[Records that describe objects]
╔══

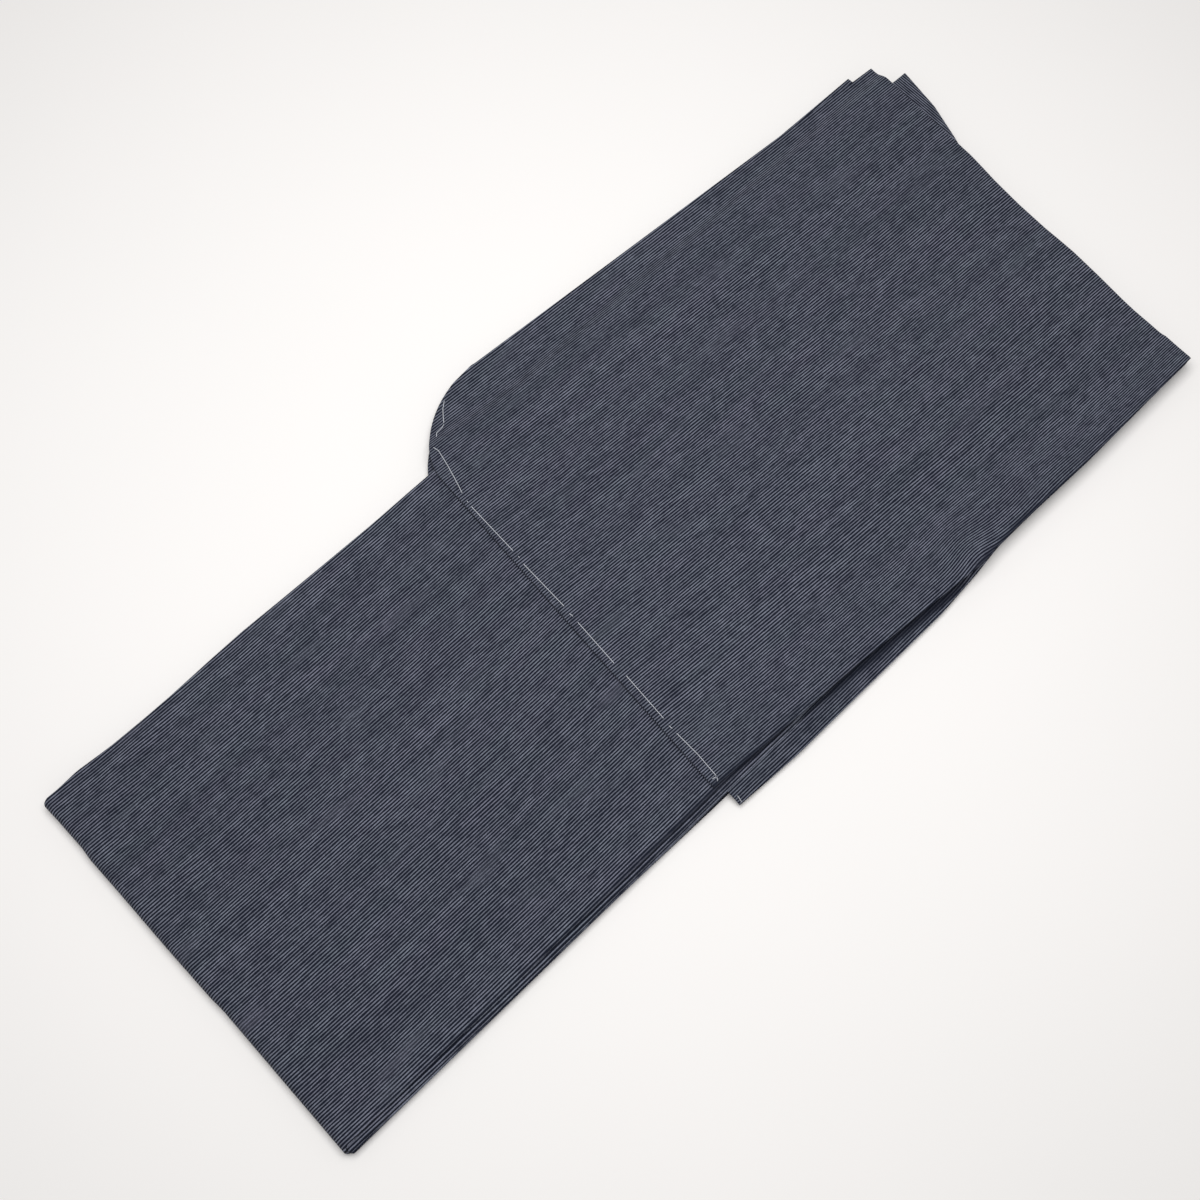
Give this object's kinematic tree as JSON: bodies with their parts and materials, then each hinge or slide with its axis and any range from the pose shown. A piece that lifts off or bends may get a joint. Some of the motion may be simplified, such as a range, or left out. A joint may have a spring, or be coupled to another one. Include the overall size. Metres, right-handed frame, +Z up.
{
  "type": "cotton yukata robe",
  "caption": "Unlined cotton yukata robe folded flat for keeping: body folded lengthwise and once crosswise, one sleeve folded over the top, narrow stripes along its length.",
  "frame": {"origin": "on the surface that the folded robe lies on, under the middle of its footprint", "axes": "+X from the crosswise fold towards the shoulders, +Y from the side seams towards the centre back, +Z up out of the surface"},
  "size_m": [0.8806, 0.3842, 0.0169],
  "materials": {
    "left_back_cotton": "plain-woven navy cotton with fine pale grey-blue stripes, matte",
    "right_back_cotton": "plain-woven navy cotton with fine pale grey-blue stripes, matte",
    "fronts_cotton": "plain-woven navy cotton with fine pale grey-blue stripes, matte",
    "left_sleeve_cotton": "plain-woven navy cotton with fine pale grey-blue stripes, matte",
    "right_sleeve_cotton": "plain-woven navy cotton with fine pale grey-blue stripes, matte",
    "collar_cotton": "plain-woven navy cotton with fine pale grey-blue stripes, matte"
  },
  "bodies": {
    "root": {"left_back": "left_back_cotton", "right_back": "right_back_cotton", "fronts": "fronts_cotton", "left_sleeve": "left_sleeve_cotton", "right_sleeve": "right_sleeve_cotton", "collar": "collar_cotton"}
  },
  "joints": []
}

╚══
╔══

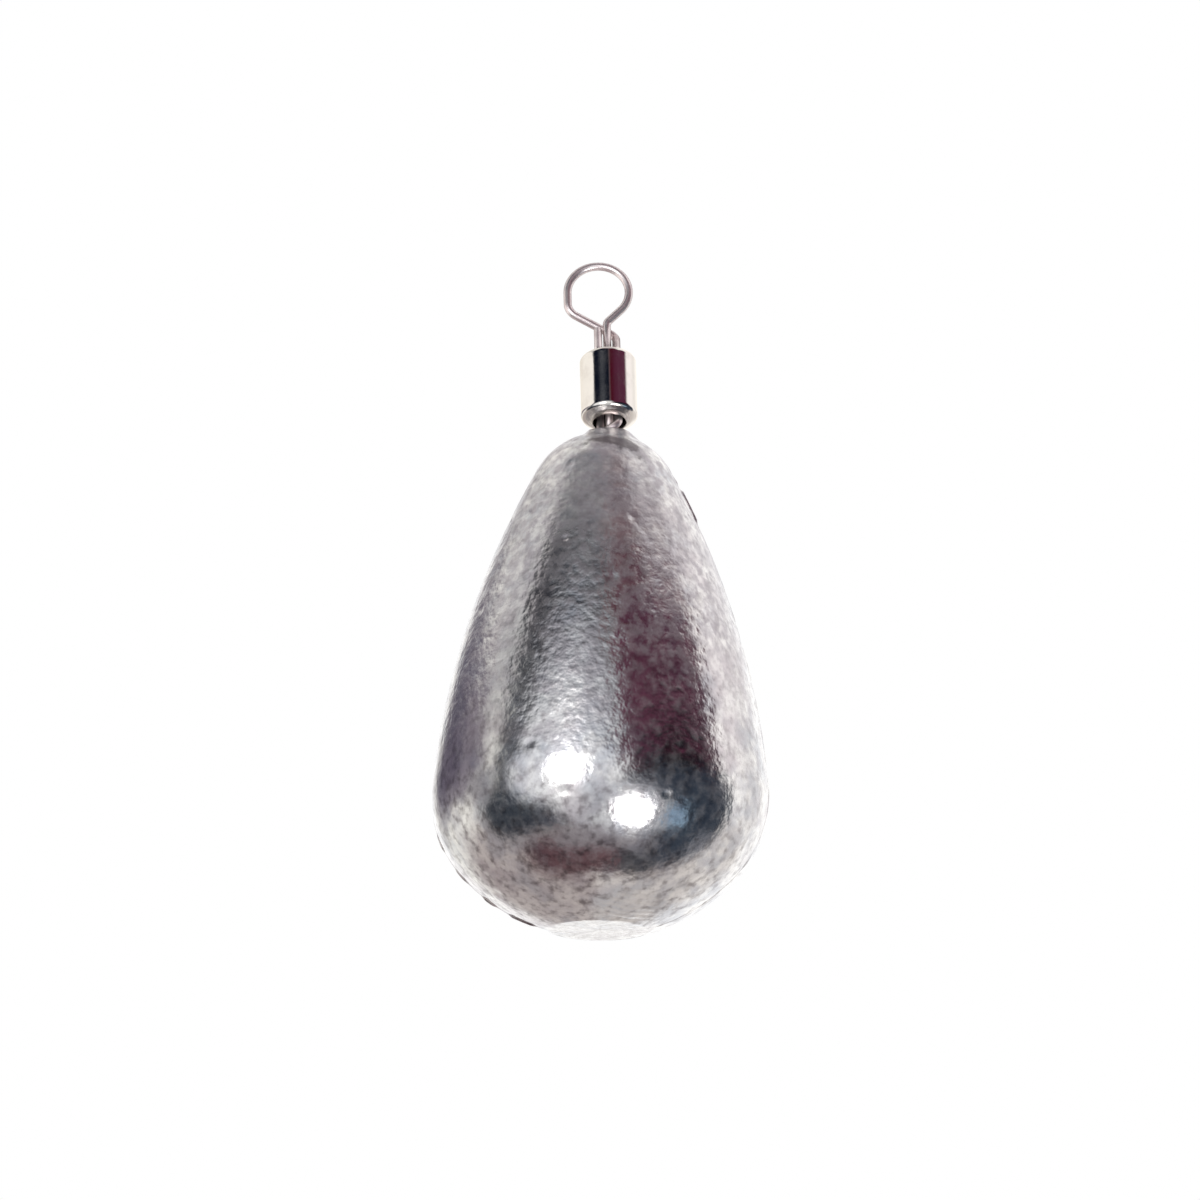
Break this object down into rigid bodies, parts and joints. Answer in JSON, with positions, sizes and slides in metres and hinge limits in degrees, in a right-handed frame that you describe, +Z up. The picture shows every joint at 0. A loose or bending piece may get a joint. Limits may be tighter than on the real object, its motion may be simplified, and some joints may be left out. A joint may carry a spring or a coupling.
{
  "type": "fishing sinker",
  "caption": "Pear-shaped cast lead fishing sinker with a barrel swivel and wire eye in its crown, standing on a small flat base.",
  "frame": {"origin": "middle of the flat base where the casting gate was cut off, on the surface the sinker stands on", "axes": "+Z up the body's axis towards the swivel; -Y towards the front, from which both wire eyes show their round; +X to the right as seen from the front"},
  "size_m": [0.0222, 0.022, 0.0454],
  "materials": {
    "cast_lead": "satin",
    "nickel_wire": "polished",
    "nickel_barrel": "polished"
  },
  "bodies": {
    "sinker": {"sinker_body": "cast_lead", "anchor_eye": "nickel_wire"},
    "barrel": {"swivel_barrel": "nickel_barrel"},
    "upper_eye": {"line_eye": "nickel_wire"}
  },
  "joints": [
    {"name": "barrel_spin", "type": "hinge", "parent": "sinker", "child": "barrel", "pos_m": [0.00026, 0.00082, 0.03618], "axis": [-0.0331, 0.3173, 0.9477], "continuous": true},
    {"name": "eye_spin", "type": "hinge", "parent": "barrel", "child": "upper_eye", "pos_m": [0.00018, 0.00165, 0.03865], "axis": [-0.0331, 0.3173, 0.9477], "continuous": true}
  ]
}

╚══
╔══

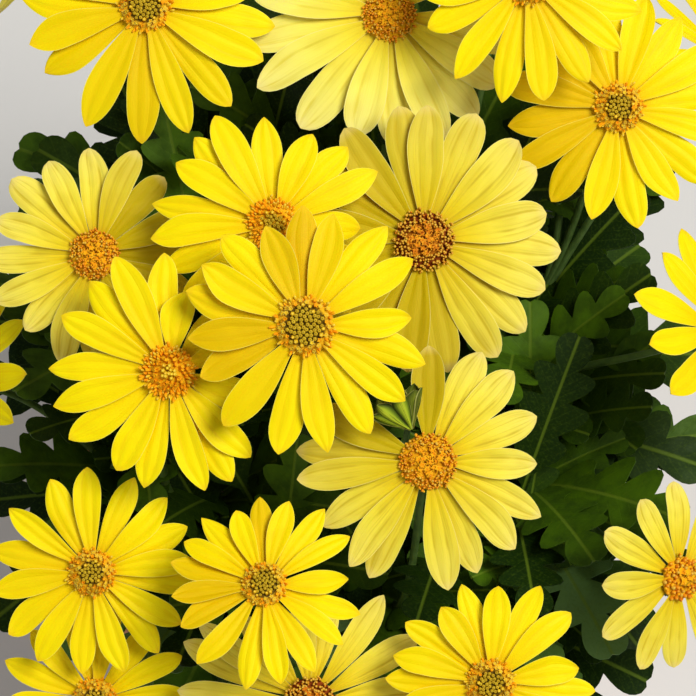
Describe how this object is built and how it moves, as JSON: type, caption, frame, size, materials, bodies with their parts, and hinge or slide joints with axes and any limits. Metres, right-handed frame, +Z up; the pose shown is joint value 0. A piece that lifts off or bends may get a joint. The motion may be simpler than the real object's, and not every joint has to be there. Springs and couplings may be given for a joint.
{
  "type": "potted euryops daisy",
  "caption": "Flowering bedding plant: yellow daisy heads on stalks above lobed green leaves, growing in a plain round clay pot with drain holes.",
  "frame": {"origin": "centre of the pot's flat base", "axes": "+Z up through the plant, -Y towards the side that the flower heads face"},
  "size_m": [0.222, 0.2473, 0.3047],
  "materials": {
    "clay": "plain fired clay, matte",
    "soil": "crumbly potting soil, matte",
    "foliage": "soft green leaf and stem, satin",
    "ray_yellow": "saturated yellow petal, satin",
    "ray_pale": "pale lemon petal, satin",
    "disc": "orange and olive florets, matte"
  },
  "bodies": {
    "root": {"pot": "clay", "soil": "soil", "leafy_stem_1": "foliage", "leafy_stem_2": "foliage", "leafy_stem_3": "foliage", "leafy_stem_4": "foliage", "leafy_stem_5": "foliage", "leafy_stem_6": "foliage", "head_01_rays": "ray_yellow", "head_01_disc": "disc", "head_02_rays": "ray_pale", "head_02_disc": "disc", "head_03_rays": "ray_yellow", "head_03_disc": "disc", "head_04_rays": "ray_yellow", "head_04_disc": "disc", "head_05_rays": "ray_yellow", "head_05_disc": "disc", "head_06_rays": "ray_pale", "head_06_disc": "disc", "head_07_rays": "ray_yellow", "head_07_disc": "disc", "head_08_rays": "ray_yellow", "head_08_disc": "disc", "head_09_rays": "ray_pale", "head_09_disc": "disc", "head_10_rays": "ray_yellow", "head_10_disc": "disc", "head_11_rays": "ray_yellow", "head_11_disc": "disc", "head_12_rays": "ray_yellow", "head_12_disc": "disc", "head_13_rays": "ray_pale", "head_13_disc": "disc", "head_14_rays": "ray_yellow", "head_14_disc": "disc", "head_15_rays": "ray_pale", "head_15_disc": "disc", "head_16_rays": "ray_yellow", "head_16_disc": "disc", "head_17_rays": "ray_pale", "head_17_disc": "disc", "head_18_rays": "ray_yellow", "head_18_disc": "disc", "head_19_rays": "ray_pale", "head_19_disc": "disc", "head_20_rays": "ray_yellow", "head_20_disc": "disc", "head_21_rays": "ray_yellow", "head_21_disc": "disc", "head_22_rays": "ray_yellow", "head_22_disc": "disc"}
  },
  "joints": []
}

╚══

Collect the lines of the data that carry the word "JSON".

Give this object's kinematic tree as JSON: bodies with their parts and materials, then each hinge or slide with its axis and any range from the pose shown. A piece that lifts off or bends may get a joint. Some of the motion may be simplified, such as a range, or left out. A joint may have a spring, or be coupled to another one. Include the overall size. Metres, right-handed frame, +Z up.
Break this object down into rigid bodies, parts and joints. Answer in JSON, with positions, sizes and slides in metres and hinge limits in degrees, in a right-handed frame that you describe, +Z up. The picture shows every joint at 0. A loose or bending piece may get a joint. Limits may be tighter than on the real object, its motion may be simplified, and some joints may be left out. A joint may carry a spring or a coupling.
Describe how this object is built and how it moves, as JSON: type, caption, frame, size, materials, bodies with their parts, and hinge or slide joints with axes and any limits. Metres, right-handed frame, +Z up; the pose shown is joint value 0. A piece that lifts off or bends may get a joint. The motion may be simpler than the real object's, and not every joint has to be there. Springs and couplings may be given for a joint.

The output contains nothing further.